The exercise
Quote the lines exactly, starting with the line that contains "output_capacitors();" and ending with the line that contains "points = [vertex.co", and leave out all other lines.

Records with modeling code
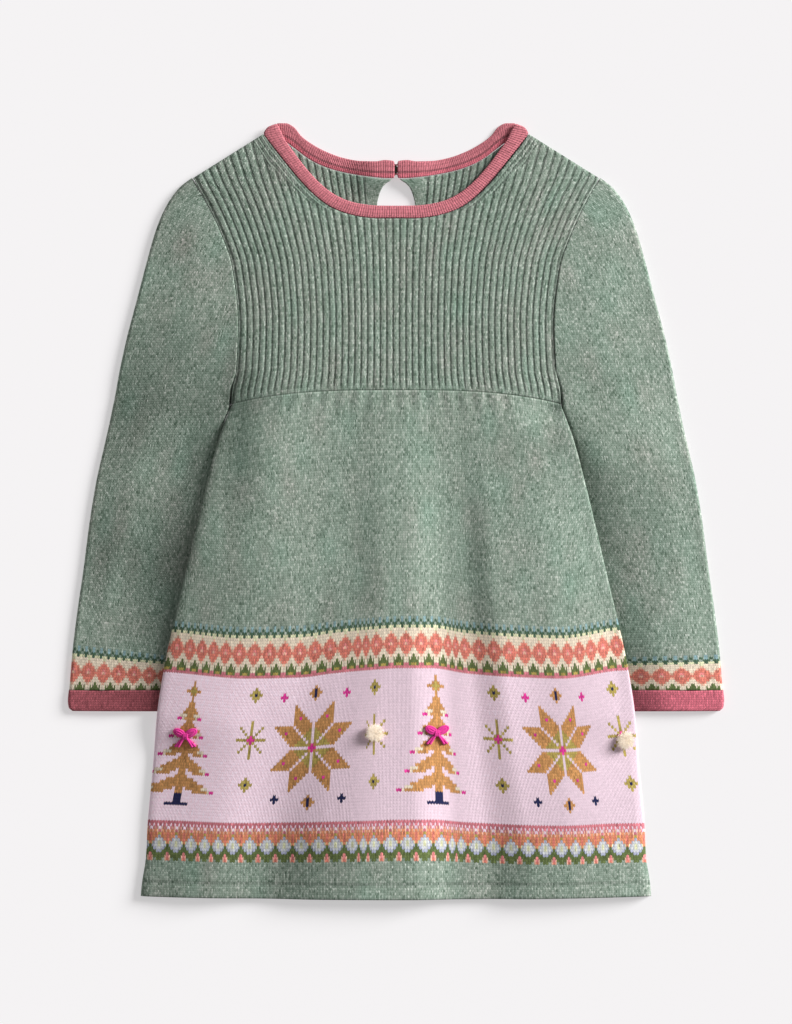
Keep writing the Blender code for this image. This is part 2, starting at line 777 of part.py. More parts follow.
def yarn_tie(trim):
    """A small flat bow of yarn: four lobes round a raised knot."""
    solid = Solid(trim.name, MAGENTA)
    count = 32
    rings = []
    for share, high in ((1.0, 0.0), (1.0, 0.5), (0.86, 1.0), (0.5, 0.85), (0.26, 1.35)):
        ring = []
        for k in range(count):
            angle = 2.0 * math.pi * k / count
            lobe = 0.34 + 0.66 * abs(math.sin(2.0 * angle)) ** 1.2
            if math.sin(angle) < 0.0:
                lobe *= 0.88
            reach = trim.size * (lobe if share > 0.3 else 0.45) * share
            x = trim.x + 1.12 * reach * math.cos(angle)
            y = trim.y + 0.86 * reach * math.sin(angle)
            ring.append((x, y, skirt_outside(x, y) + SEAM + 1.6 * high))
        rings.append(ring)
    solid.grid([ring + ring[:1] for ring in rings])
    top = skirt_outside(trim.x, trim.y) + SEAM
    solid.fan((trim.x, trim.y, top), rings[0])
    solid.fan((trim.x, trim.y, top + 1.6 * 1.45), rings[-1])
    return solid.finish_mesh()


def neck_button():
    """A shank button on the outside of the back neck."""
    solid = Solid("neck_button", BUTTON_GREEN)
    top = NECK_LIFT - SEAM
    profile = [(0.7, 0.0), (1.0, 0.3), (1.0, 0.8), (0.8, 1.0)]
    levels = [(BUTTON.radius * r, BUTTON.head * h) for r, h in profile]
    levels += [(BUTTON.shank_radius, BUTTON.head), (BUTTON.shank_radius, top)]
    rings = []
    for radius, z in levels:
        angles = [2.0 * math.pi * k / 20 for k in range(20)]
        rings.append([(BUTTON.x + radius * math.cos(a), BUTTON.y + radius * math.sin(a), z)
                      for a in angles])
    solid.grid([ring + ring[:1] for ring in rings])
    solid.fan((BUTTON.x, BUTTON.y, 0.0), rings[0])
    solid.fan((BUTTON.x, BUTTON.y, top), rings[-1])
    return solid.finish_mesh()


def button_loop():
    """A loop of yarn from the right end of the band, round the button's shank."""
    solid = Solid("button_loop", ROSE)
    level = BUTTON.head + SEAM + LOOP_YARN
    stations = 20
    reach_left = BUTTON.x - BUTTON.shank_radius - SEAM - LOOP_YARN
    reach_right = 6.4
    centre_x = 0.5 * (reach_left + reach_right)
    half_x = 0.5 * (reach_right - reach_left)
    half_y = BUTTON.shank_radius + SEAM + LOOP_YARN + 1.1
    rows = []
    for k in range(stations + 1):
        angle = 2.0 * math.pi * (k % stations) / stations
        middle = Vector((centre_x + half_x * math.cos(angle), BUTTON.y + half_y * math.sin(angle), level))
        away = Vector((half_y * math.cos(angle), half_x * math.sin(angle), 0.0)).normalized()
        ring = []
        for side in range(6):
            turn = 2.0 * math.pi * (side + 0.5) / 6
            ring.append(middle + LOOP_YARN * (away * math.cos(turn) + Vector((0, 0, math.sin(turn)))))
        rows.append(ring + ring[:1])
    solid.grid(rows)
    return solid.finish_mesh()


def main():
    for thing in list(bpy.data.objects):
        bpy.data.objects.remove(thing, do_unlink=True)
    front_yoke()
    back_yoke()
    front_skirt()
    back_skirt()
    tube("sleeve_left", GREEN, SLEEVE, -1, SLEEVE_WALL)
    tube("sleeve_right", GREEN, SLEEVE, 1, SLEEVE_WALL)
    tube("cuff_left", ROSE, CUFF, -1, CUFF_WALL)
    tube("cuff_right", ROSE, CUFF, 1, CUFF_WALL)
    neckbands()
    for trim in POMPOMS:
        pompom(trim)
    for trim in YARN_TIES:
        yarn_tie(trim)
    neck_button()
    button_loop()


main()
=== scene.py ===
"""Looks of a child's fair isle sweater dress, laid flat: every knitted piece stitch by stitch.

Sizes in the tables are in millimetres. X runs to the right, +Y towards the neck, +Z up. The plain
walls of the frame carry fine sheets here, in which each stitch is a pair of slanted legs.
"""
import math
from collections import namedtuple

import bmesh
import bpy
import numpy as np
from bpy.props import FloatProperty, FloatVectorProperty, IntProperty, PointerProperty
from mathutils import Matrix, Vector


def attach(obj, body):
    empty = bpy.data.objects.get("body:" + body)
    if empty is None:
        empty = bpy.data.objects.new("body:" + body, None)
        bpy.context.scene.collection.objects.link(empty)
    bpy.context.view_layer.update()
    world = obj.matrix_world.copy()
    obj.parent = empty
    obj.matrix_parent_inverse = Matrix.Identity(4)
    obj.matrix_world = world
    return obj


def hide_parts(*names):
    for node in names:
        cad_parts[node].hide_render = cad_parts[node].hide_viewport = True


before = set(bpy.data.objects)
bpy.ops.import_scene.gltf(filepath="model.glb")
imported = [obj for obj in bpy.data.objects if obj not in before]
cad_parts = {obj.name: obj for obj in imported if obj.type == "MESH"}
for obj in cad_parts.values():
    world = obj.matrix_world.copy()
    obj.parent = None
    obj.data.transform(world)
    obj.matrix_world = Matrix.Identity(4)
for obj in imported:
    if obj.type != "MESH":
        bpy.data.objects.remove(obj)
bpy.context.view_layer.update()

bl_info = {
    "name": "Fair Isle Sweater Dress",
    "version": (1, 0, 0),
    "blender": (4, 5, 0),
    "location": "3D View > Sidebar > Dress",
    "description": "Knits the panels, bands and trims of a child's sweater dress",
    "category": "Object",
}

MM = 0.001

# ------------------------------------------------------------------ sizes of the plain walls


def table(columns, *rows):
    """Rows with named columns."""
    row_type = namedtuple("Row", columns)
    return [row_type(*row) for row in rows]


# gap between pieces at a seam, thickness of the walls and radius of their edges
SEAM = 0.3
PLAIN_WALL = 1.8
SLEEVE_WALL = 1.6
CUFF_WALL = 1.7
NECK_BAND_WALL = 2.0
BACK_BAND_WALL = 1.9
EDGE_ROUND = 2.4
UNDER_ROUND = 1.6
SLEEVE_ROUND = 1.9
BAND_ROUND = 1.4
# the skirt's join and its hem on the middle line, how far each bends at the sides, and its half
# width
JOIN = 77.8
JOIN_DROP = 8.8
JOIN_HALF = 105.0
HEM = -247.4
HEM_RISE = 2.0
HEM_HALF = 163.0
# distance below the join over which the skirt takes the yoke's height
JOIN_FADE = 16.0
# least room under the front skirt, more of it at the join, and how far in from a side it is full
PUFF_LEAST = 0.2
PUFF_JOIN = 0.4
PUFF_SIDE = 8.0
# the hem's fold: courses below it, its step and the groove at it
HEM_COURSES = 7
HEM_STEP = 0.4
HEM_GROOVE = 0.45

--

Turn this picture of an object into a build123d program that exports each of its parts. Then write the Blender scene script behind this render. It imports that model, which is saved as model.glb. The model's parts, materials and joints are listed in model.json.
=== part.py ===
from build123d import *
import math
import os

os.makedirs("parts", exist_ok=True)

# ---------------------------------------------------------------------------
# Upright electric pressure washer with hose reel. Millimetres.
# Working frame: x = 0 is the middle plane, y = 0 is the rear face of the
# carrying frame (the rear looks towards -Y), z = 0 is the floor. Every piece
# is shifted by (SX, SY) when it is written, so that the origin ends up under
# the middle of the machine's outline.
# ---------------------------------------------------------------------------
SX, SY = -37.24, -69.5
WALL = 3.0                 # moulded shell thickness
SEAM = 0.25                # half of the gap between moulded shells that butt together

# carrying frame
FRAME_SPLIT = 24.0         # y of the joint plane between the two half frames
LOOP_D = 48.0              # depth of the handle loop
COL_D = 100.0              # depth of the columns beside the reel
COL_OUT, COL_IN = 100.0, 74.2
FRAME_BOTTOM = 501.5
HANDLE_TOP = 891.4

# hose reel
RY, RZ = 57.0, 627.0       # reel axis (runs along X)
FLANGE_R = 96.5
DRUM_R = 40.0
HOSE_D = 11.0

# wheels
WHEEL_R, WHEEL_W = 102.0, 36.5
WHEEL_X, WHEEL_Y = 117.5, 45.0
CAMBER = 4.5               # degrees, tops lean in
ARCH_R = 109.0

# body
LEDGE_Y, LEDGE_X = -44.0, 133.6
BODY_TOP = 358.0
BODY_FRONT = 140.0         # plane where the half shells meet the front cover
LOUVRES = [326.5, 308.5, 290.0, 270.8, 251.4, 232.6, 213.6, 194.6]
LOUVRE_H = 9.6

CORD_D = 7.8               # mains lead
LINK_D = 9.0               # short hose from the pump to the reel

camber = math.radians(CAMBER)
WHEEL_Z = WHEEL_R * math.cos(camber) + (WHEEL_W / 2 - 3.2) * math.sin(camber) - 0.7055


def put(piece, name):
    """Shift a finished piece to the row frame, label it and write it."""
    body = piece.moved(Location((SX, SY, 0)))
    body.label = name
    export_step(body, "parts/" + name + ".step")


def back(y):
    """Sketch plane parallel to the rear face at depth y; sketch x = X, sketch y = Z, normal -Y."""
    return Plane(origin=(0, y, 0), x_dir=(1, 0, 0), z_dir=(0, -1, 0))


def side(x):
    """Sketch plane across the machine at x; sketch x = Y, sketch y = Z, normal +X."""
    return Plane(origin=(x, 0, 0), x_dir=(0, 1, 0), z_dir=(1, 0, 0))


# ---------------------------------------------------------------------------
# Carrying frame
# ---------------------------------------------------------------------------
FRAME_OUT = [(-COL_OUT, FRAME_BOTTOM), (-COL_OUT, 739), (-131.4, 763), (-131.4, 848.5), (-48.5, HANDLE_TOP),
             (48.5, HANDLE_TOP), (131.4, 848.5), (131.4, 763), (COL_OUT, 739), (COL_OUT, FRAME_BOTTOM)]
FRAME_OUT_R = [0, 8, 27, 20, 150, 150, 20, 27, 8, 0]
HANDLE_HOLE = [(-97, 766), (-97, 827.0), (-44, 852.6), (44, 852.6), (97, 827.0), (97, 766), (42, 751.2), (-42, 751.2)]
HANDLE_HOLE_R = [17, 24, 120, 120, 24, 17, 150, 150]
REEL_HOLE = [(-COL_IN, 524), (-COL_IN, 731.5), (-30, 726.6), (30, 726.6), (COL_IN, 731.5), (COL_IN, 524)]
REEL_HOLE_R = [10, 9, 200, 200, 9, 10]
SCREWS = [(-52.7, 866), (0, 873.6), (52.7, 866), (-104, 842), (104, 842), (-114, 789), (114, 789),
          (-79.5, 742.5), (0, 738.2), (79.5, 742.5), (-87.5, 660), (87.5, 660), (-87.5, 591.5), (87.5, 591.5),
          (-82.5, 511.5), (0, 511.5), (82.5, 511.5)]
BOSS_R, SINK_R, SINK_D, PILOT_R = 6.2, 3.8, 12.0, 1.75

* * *

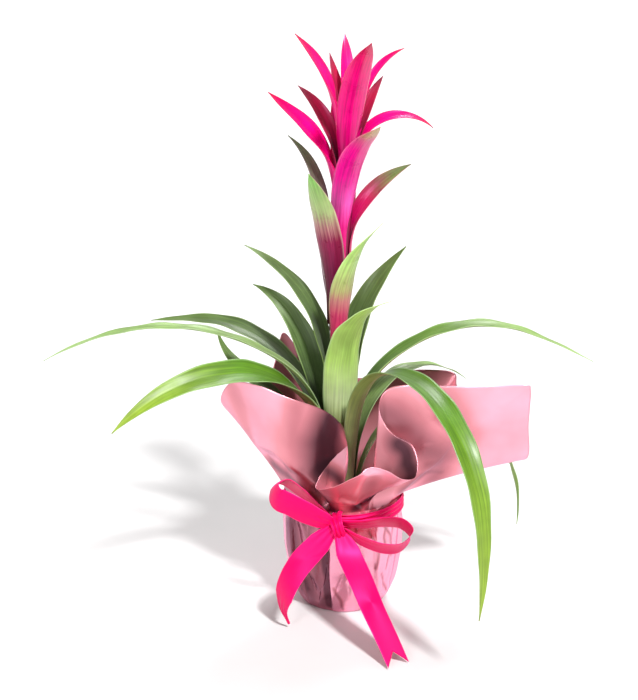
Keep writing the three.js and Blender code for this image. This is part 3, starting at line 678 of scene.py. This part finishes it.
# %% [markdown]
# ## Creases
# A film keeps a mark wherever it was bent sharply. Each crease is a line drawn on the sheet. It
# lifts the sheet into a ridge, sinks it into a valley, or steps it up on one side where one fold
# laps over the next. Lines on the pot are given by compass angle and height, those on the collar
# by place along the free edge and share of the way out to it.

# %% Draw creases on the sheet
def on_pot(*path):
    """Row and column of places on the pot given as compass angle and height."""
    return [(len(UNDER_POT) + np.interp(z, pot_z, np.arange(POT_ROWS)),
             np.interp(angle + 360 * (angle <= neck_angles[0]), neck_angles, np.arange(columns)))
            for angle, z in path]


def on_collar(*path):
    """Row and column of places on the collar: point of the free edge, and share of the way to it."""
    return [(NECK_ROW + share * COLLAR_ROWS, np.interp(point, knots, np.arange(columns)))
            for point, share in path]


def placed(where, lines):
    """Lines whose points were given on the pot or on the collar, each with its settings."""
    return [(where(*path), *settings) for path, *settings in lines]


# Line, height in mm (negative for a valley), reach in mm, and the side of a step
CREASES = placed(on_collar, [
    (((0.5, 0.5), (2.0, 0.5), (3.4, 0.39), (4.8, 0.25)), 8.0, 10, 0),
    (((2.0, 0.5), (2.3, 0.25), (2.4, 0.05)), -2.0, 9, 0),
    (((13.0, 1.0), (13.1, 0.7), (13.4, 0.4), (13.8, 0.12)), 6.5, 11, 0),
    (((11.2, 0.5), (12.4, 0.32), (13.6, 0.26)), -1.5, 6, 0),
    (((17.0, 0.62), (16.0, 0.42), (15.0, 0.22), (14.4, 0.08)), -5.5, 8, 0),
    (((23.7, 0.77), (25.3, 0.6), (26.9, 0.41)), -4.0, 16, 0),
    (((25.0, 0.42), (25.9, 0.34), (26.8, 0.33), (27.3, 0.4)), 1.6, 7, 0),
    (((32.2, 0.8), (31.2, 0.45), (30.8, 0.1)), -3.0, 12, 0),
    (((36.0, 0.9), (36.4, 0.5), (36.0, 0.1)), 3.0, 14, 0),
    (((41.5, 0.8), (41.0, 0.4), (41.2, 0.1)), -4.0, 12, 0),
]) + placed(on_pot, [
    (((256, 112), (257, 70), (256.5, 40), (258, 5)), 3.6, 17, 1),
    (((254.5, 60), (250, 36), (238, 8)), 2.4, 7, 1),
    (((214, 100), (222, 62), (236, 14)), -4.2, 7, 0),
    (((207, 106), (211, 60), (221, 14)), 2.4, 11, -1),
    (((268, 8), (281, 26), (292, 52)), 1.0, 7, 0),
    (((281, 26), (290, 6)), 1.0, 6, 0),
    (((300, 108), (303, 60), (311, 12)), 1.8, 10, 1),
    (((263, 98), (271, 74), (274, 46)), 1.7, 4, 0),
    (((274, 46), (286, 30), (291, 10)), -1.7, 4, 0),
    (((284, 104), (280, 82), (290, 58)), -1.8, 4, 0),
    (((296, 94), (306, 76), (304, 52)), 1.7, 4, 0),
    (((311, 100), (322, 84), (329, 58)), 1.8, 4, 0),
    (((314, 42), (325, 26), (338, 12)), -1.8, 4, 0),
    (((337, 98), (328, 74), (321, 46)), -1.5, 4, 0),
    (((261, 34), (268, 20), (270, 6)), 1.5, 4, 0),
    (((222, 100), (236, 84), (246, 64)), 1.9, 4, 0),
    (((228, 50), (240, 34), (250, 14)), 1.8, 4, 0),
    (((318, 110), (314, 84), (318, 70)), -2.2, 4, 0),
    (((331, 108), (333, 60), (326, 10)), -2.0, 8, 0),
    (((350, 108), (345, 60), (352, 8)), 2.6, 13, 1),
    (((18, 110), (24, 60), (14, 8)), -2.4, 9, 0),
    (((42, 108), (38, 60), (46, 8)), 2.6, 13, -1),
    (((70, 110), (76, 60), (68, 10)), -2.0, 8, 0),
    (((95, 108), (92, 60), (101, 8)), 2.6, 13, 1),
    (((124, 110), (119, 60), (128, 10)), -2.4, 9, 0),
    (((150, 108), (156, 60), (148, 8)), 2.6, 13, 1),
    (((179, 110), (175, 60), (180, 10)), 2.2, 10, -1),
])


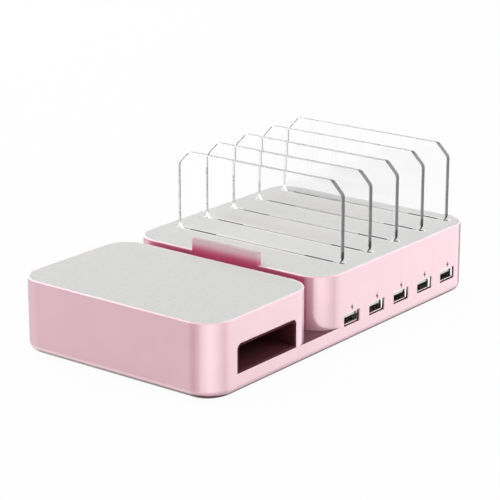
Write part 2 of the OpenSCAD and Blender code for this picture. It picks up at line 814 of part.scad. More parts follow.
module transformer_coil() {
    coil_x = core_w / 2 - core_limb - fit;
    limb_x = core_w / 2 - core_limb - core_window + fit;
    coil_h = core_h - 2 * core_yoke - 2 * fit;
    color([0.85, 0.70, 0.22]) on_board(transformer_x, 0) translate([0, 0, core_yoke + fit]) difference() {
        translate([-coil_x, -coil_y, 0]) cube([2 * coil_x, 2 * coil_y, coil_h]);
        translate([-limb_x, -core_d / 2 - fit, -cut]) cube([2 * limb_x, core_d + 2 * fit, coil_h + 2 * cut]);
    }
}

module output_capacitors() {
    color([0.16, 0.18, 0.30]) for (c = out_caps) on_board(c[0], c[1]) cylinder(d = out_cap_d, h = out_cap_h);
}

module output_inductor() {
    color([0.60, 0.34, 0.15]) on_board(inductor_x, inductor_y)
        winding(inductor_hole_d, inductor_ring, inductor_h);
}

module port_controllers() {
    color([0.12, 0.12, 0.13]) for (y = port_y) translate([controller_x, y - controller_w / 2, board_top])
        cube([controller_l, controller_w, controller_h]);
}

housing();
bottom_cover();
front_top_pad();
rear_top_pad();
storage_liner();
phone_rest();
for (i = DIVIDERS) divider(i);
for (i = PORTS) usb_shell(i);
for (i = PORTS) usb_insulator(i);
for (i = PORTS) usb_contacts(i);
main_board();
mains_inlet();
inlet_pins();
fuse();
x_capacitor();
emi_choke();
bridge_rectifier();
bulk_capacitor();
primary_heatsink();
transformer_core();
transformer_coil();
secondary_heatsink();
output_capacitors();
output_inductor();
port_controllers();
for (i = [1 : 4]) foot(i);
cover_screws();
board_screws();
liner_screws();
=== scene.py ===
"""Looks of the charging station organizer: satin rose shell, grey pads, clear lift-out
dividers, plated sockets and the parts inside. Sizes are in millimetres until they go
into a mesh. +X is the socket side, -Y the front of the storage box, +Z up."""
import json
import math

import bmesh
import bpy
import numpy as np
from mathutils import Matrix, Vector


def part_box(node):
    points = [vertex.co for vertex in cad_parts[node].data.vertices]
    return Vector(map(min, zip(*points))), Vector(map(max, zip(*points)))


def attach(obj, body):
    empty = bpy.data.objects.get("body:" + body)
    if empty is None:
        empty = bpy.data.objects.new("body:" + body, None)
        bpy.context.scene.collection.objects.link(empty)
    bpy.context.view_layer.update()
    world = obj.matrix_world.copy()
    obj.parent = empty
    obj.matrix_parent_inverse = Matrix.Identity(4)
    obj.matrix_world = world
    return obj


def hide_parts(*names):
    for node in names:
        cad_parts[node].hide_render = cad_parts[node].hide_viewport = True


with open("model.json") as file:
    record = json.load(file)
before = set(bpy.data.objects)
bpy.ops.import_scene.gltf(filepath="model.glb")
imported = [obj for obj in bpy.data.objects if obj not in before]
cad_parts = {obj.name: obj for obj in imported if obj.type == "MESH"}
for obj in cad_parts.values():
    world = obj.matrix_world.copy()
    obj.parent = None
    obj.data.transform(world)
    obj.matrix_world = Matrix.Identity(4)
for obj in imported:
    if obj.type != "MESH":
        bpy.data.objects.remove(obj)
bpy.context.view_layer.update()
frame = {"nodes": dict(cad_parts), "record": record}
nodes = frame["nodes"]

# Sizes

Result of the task
output_capacitors();
output_inductor();
port_controllers();
for (i = [1 : 4]) foot(i);
cover_screws();
board_screws();
liner_screws();
=== scene.py ===
"""Looks of the charging station organizer: satin rose shell, grey pads, clear lift-out
dividers, plated sockets and the parts inside. Sizes are in millimetres until they go
into a mesh. +X is the socket side, -Y the front of the storage box, +Z up."""
import json
import math

import bmesh
import bpy
import numpy as np
from mathutils import Matrix, Vector


def part_box(node):
    points = [vertex.co for vertex in cad_parts[node].data.vertices]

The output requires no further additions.